Welche Möglichkeiten ‚Künstliche Intelligenz im und für das Fernsehen‘ eröffnet, demonstrierte in der gleichnamigen Diskussion Sebastian Döring, Pro7Sat1. Hauptsächlich geht es um Datenaufbereitung und Archiverschließung, etwa durch automatische Objekt- und Personenerkennung, Spracherkennung, dann aber auch Szenenerkennung, wie sie der Jugendschutz oder eine automatische Werbeclipplazierung innerhalb eines Spielfilms erfordern. Dies sind Rationalisierungsmaßnahmen hinter den Kulissen, die als unkritisch gelten können.

. Zu Dämonisierung besteht also kein Anlaß, doch die durch Big-Data-Analyse erreichbare Tiefe (der Erkenntnis) ist keineswegs harmlos und befeuert auch jenen Verdrängungswettbewerb, dem viele herkömmliche Arbeitsplätze zum Opfer fallen werden. Dies könnte auch der sarkastische Hintersinn in einer Bemerkung des KI-Kurators Christian Loclair gewesen sein, der in seiner Firma Waltz Binaire eine KI u.a. im Projekt Narziss zur Selbsterkenntnis zwingt. Die menschliche Selbsterkenntnis folgt auf dem Fuße: „Wir sind die KI, vor der wir uns fürchten."

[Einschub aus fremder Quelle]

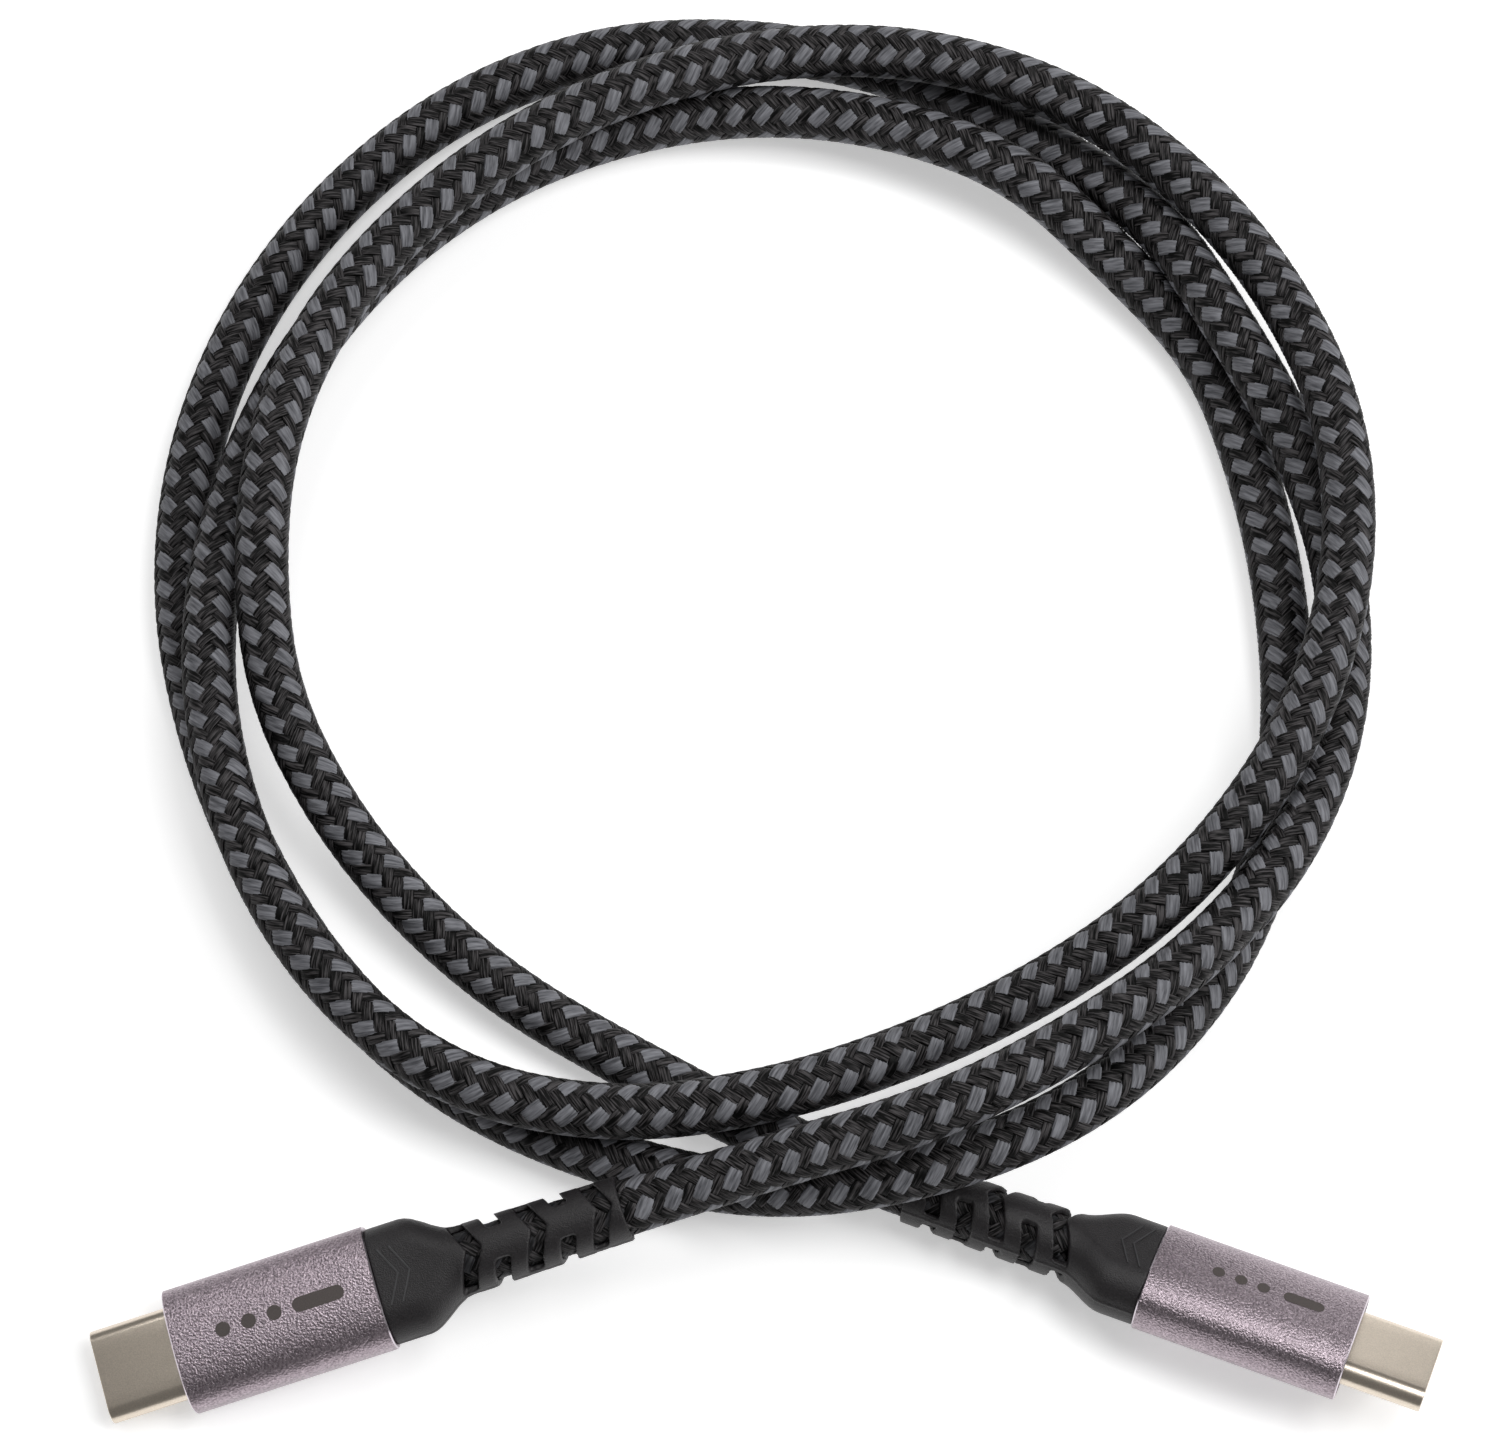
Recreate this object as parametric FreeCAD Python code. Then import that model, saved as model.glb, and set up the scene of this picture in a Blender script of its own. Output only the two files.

Anders gesagt: alles, was an menschlichen Leistungen von einer KI übernommen werden kann und übernommen wird, erweist sich im Nachhinein als KI, d.h. als algorithmisierbarer Prozeß, für den wir keine menschliche Autorschaft mehr beanspruchen sollten. Auch wenn wir KI entwickeln und arbeiten lassen, begegnen wir uns darin doch wieder selbst – allerdings auch all jenen Problemen, die wir schon in der analogen Welt nicht gelöst, sondern nur vor uns hergeschoben haben. Wenn uns die KI unseren Mangel an Rationalität vor Augen führt, ist das allein schon ein Grund, sie in die Welt zu setzen und sich ihr auszusetzen.